Tag Archives: dream

What Is Your Lens?

Tonight at church we were asked what our lens is.  How do we see the world?  What is important to us? How are we living that?  How do we want to live that?  The sharing was done in a big group format with at least 100 people present.  Not everybody shared, of course, and for me, that is a difficult forum to share in, although I have done it before.  I did appreciate the question, though, and part of me did want to share.  As I thought about what I might share, I realized that I do need to share, and this is the forum for me, at least for the moment.

It’s funny, because I teach a personal development class to pre-teens, and this is one of the topics we discuss: Paradigms.  What are your beliefs?  What is your point of view?  What is your perspective?  While I give examples from my life to them as I teach it, I haven’t seriously turned the question on myself and reflected upon it during a time when I don’t have a class of forty pre-teens.  

What is important to me?  What is my lens?  There are several obvious answers that first came to mind, but I feel like the obvious answers fall under a less immediately obvious umbrella.  

My lens is: Do hard things and inspire and encourage others to do hard things.  

Why is this my lens?  Because the theme of my life has been just that.  The obvious answers to the lens question were teaching and fostering, which you could basically simplify into one answer: children.  But in order to become a teacher and a foster mom, in order to remain in those roles, I’ve had to do hard things, things that I haven’t always wanted to do.  For heaven’s sakes, I work for two of the most complained about systems in the United States: the public school system and the foster care system.  If that’s not doing hard things, I don’t know what is!

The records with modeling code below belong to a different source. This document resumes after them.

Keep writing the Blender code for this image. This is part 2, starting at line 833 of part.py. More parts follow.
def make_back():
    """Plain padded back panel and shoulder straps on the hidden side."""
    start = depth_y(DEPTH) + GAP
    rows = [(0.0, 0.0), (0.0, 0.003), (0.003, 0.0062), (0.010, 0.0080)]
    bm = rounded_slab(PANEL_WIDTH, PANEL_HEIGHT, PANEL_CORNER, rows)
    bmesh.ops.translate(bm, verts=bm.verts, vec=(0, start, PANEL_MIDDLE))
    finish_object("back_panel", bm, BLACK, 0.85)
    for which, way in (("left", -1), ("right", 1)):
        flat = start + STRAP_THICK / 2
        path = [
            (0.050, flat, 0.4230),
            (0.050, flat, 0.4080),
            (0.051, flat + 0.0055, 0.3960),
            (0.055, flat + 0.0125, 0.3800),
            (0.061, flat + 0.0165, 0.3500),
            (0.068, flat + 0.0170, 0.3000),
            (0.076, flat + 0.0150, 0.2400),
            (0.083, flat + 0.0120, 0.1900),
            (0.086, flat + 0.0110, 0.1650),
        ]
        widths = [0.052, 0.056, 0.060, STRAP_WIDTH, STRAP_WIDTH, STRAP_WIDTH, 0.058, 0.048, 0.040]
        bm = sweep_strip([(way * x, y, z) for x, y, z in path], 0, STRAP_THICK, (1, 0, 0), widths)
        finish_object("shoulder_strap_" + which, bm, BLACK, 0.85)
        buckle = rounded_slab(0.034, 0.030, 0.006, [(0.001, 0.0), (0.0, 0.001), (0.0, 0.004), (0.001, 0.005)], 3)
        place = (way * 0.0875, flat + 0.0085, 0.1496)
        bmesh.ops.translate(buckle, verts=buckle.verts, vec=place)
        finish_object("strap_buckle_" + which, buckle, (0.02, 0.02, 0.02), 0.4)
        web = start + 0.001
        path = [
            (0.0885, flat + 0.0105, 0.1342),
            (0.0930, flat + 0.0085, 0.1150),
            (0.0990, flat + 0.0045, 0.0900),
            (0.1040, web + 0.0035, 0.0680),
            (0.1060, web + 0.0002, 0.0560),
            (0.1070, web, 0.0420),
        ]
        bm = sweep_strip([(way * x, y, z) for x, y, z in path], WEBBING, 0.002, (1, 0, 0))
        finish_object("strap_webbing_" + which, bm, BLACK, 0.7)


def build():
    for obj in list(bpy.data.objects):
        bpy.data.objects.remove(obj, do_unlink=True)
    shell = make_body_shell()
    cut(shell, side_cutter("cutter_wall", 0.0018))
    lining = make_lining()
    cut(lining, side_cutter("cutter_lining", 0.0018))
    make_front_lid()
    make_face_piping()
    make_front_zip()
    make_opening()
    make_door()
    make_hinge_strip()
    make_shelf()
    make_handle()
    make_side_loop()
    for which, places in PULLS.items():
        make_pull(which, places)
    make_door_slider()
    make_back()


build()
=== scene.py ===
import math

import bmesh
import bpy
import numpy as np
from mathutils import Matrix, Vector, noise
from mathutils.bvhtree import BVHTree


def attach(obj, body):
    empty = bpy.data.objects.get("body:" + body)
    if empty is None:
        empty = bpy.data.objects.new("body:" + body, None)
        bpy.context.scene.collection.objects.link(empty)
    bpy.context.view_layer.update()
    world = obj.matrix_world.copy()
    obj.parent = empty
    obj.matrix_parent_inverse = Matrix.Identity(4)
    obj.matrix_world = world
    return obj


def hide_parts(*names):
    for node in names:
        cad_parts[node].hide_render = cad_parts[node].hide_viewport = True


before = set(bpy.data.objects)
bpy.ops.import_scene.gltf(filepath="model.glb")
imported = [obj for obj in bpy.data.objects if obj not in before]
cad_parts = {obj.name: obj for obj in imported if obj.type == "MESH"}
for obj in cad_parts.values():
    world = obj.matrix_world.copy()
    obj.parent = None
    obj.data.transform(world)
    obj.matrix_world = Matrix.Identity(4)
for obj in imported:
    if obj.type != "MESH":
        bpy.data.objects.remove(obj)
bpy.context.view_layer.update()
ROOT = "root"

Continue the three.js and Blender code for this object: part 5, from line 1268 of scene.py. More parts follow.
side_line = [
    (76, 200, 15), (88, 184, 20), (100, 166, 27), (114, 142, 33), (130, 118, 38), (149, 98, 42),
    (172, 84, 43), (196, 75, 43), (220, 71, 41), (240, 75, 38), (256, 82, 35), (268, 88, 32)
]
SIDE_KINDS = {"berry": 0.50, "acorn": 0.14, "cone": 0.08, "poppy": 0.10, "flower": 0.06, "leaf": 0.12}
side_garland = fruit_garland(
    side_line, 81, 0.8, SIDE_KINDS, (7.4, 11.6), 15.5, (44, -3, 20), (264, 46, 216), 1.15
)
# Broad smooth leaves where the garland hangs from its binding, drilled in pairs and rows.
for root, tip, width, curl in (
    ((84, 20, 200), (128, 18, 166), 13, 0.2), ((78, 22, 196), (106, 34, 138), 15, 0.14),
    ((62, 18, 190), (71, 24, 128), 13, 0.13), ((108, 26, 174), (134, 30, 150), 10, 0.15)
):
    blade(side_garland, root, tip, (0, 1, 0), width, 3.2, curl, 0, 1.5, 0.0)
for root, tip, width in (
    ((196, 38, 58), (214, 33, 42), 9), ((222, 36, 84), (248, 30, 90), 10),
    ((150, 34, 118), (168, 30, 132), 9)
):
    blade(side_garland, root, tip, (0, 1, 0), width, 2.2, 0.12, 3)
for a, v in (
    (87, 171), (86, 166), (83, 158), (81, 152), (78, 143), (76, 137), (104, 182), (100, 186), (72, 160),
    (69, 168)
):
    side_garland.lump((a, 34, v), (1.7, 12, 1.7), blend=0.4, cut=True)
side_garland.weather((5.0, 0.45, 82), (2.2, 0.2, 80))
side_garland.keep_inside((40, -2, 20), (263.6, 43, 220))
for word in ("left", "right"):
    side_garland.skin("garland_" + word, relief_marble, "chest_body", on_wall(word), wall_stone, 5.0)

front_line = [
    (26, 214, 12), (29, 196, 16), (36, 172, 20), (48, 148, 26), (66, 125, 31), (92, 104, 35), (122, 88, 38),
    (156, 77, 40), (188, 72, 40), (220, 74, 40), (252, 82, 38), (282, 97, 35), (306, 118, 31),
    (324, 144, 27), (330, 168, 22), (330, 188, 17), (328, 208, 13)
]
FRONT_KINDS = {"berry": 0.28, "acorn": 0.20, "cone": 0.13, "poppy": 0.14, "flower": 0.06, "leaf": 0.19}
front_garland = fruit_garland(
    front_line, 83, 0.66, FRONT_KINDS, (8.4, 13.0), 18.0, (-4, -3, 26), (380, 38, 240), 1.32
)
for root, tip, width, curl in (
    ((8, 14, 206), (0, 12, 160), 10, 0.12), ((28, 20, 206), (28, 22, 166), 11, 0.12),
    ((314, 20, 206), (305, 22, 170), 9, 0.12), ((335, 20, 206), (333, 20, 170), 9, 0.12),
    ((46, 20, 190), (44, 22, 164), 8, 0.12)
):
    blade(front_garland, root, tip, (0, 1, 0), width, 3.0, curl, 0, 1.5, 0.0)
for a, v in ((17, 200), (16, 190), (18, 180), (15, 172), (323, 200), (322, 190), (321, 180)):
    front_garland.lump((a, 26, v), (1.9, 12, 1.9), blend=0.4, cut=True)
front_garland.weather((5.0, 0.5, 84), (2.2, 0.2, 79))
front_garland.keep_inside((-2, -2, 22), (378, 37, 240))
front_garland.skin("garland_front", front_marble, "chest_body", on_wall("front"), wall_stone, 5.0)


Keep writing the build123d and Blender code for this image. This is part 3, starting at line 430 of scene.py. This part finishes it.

So, why children?  I didn’t have the easiest childhood.  It’s not because I didn’t have two loving parents or because I had any kind of abuse or anything like that.  Things were just always hard for me.  I had an undiagnosed anxiety disorder for 20 years of my life, which affected me socially, academically, and emotionally.  The challenges that I faced caused me to constantly have to do things that were hard.  I’m not talking about hard things like singing the national anthem in front of a stadium full of people or running for class president or running a marathon, which I did do later in life at the age of 30. I’m talking about hard things like answering a question when the teacher called on me in class or trying out for the high school basketball team or going to a school dance or even going outside to play at recess.  I couldn’t shy away from doing hard things.  If I did, it would mean never leaving the comfort of my home.    

My difficult childhood is the chief reason I became a teacher.  I had so many teachers who were angels here on earth for me.  Mrs. Kuykendall, Mrs. Raymond, Mrs. Niednagel, Mrs. Rodal, Mrs. Jones.  Many of them saw tears and comforted an often scared and emotional little girl or pre-teen or teenager.  They made me feel loved and like I wasn’t crazy and like everything would be okay.  They inspired me to want to be that for someone else.

Fostering was born of a desire to be a parent, a maternal instinct that I’ve had for years, a love of  babies that rivals that of most people I know.  It became about the most selfless act I have ever attempted and about learning to become a little more like Jesus.  It became about loving a baby so much that you feel like they are your own and then giving them up to their parents or family members or adoptive parents and trusting that God has a plan for them, a plan to prosper them and not to harm them, a plan to give them hope and a future.  (Jeremiah 29:11)

So, my lenses are inspiring and encouraging people to do hard things, doing hard things myself, and taking care of children in the public school and foster care systems…always with God as my guide, loving, obeying, and serving him.